Hiking trail in Nova Scotia, Canada

The Skyline Trail is a seven-kilometre, looping, hiking trail at Cape Breton Highlands National Park in Nova Scotia, Canada. It lies on the western side of the Cabot Trail, near French Mountain's summit. This trail is well known for its scenic views, but also for the 2009 fatal coyote assault on Taylor Mitchell. The trail’s busy hours are from 11am to 3pm, so it’s best to do the hike before or after these hours. A Park Pass and Parking Permit are required to do the hike as it is in the Cape Breton Highlands National Park. No dogs are permitted on the trail.

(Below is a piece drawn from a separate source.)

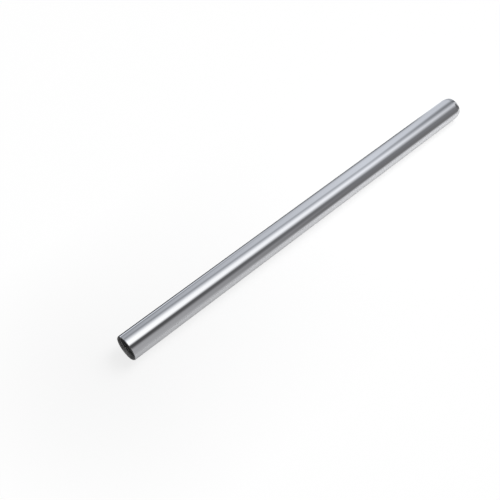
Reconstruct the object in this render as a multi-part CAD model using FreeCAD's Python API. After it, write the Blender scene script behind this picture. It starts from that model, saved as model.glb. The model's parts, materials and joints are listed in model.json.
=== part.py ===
# A motorcycle fork tube: one straight steel tube, turned inside, ground and hard-chromed outside.
# It lies on its side along X, on the plane z = 0. The mouth that takes the threaded fork cap
# is at -X. The lower end, which goes into the fork leg, is at +X. All sizes are in millimetres.
import FreeCAD, Part
import math
import os

# The plain tube
outer_diameter = 35.0
wall = 3.0
tube_length = 642.0

# The mouth: chamfers, a smooth land for the cap's sealing ring, the cap thread, and its run-out
mouth_chamfer_length = 1.2
mouth_chamfer_depth = 0.8
mouth_inner_chamfer = 0.4
ring_land_length = 3.0
ring_land_clearance = 0.2
thread_length = 14.0
thread_pitch = 1.0
thread_crest_step = 0.46
run_out_length = 2.5
run_out_clearance = 0.15

# The lower end: a long lead-in taper outside, and a narrower seat inside that stops the damper
lead_in_length = 6.0
lead_in_depth = 1.3
seat_length = 22.0
seat_step = 1.5
seat_slope = math.radians(30.0)
seat_exit_chamfer = 1.0

# Corners rounded by the polishing wheel
lead_in_blend_radius = 8.0
lower_rim_radius = 0.3
mouth_blend_radius = 0.4
mouth_rim_radius = 0.15

# A metric thread is this many pitches deep, from crest to root
thread_depth_per_pitch = 0.5413

outer_radius = outer_diameter / 2
bore_radius = outer_radius - wall
thread_crest_radius = bore_radius + thread_crest_step
thread_root_radius = thread_crest_radius + thread_depth_per_pitch * thread_pitch
ring_land_radius = thread_root_radius + ring_land_clearance
run_out_radius = thread_root_radius + run_out_clearance
seat_radius = bore_radius - seat_step

mouth_x = -tube_length / 2
lower_x = tube_length / 2


def inside():
    """The inside's corners from the mouth to the lower end, each as (x, radius, corner radius)."""
    land_end = mouth_x + ring_land_length
    thread_start = land_end + ring_land_radius - thread_crest_radius
    thread_end = thread_start + thread_length
    run_out_start = thread_end + run_out_radius - thread_crest_radius
    run_out_end = run_out_start + run_out_length
    bore_start = run_out_end + run_out_radius - bore_radius
    seat_start = lower_x - seat_length
    return [
        (mouth_x, ring_land_radius + mouth_inner_chamfer, 0),
        (mouth_x + mouth_inner_chamfer, ring_land_radius, 0),
        (land_end, ring_land_radius, 0),
        (thread_start, thread_crest_radius, 0),
        (thread_end, thread_crest_radius, 0),
        (run_out_start, run_out_radius, 0),
        (run_out_end, run_out_radius, 0),
        (bore_start, bore_radius, 0),
        (seat_start - seat_step / math.tan(seat_slope), bore_radius, 0),
        (seat_start, seat_radius, 0),
        (lower_x - seat_exit_chamfer, seat_radius, 0),
        (lower_x, seat_radius + seat_exit_chamfer, 0),
    ]


def outside():
    """The outside's corners from the lower end back to the mouth, each as (x, radius, corner radius)."""
    return [
        (lower_x, outer_radius - lead_in_depth, lower_rim_radius),
        (lower_x - lead_in_length, outer_radius, lead_in_blend_radius),
        (mouth_x + mouth_chamfer_length, outer_radius, mouth_blend_radius),
        (mouth_x, outer_radius - mouth_chamfer_depth, mouth_rim_radius),
    ]


def corner_arc(before, corner, after, radius):
    """The arc of this radius that touches both straight lines that meet at a corner."""
    to_before = (before - corner).normalize()
    to_after = (after - corner).normalize()
    half_angle = to_before.getAngle(to_after) / 2
    inward = (to_before + to_after).normalize()
    reach = radius / math.tan(half_angle)
    crown = radius / math.sin(half_angle) - radius
    return Part.Arc(corner + to_before * reach, corner + inward * crown, corner + to_after * reach)


def wall_section():
    """The tube wall's section above its axis, closed, with an arc at each rounded corner."""
    corners = inside() + outside()
    points = [FreeCAD.Vector(x, 0, outer_radius + radius) for x, radius, _ in corners]
    line_starts = list(points)
    line_ends = list(points)
    edges = []
    for number, (_, _, corner_radius) in enumerate(corners):
        if corner_radius:
            after = points[(number + 1) % len(points)]
            arc = corner_arc(points[number - 1], points[number], after, corner_radius)
            line_ends[number] = arc.StartPoint
            line_starts[number] = arc.EndPoint
            edges.append(arc.toShape())
    for line_start, line_end in zip(line_starts, line_ends[1:] + line_ends[:1]):
        edges.append(Part.LineSegment(line_start, line_end).toShape())
    return Part.Face(Part.Wire(Part.__sortEdges__(edges)))


def fork_tube():
    """The wall's section turned once round the tube's axis."""
    axis_point = FreeCAD.Vector(0, 0, outer_radius)
    along_tube = FreeCAD.Vector(1, 0, 0)
    return wall_section().revolve(axis_point, along_tube, 360)


os.makedirs("parts", exist_ok=True)
fork_tube().exportStep("parts/fork_tube.step")
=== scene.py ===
import json
import math

import bmesh
import bpy
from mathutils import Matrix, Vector

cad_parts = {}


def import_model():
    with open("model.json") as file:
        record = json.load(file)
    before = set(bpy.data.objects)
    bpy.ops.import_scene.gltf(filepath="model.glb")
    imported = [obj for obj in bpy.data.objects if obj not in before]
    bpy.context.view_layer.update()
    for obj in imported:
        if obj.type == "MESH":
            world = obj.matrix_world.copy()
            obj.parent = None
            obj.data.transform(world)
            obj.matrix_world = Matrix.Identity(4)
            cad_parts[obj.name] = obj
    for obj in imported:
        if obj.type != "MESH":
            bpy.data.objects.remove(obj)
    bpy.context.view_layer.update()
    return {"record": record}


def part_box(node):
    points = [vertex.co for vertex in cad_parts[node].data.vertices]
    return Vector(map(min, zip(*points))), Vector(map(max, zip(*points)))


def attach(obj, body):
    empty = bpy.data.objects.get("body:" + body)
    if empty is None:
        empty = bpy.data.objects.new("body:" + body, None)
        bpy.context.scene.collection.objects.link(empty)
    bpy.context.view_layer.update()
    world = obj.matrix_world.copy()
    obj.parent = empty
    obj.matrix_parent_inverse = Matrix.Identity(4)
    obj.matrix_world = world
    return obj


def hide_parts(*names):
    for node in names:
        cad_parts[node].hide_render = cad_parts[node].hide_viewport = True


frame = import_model()

# Sizes are in metres and angles in radians unless a name says otherwise.
MM = 0.001

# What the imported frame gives: the tube's box, and the walls that its mounts describe
lowest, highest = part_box("fork_tube")
MOUTH_X = lowest.x
LOWER_X = highest.x
OUTER_RADIUS = (highest.z - lowest.z) / 2
AXIS_HEIGHT = (highest.z + lowest.z) / 2
wall_radius = {m["name"]: m["dims"].get("r_mm", 0) * MM for m in frame["record"]["mounts"]}
THREAD_CREST_RADIUS = wall_radius["cap_thread"]
BORE_RADIUS = wall_radius["spring_bore"]
SEAT_RADIUS = wall_radius["damper_bore"]

# The turned details, with the sizes that the solid has
MOUTH_CHAMFER_LENGTH = 1.2 * MM
MOUTH_CHAMFER_DEPTH = 0.8 * MM
MOUTH_INNER_CHAMFER = 0.4 * MM
RING_LAND_LENGTH = 3.0 * MM
RING_LAND_CLEARANCE = 0.2 * MM
THREAD_LENGTH = 14.0 * MM
THREAD_PITCH = 1.0 * MM
THREAD_DEPTH = 0.5413 * THREAD_PITCH
RUN_OUT_LENGTH = 2.5 * MM
RUN_OUT_CLEARANCE = 0.15 * MM
LEAD_IN_LENGTH = 6.0 * MM
LEAD_IN_DEPTH = 1.3 * MM
SEAT_LENGTH = 22.0 * MM
SEAT_SLOPE = math.radians(30)
SEAT_EXIT_CHAMFER = 1.0 * MM
LEAD_IN_BLEND_RADIUS = 8.0 * MM
LOWER_RIM_RADIUS = 0.3 * MM
MOUTH_BLEND_RADIUS = 0.4 * MM
MOUTH_RIM_RADIUS = 0.15 * MM
BROKEN_EDGE_RADIUS = 0.1 * MM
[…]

It consists of a loop that at about halfway leads to a boardwalk. The first half of the loop is very well maintained and virtually wheelchair accessible. The second half of the loop is an easy hiking trail over stony ground and meadows. The boardwalk at the middle of the trail consists of 275 steps and provides views of the Cabot Trail and the ocean. There are multiple interpretive panels along the trail. Moose as well as black bears have been spotted by hikers along this trail numerous times. Northern gannets fly over this trail's coast near while minke whales, harbour seals, humpback whales, harp seals, fin whales, white-sided dolphins, sei whales, harbour porpoises, grey seals, and pilot whales swim offshore.

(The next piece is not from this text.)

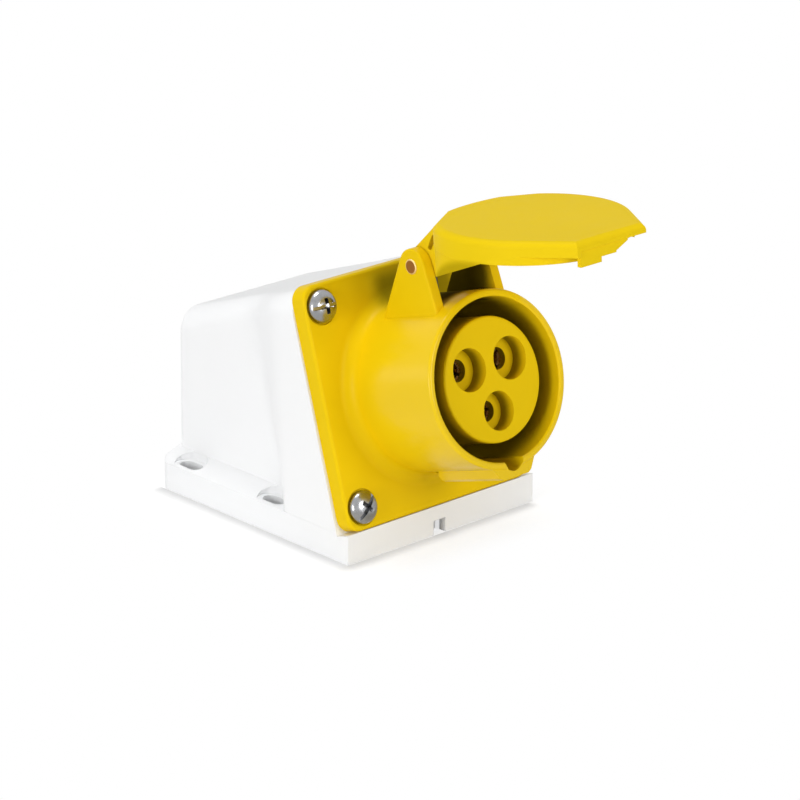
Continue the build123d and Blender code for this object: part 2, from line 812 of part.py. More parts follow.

==Taylor Mitchell coyote attack==
On October 27, 2009, the first ever documented adult fatality by coyotes occurred on this hiking trail, fatally injuring Canada's young country folk singer Taylor Mitchell while hiking the trail alone. This serious event occurred six minutes after another hiker photographed two brazen coyotes. Taylor was taken to Sacred Heart Community Health Centre in Chéticamp and then airlifted by a helicopter ambulance to Halifax's Queen Elizabeth II Health Sciences Centre, where she died after midnight from extreme blood loss and her injuries. The resource managers of Cape Breton National Park and the Nova Scotia Department of Natural Resource's Wildlife manager confirmed via DNA tests that the offending coyotes were killed within the next six days. An earlier non-fatal attack occurred on July 14, 2003, when a seventeen-year-old American girl was bitten multiple times while hiking with her parents.

===Aftermath===
Park's Canada, NSERC, and several other academic collaborators funded a five-year research project to better understand contributing factors to this extreme coyote behaviour. Warning signs were posted at the entrance of all hiking trails to educate visitors how to respond when in coyote habitat. A coyote bit a sixteen-year-old girl on the top of her head twice on August 9, 2010. She was camping with her parents on the eastern end of the park in Ingonish. The teenage girl was taken to a hospital for stitches and treatment to prevent rabies.

==Restoration of the boreal forest==
In 2015, conservationists built two hectare enclosures on the trail when Parks Canada began its project of restoring the park's boreal forest. Over fifty-seven thousand trees have been planted in and around this exclosure to keep moose from consuming the growing trees.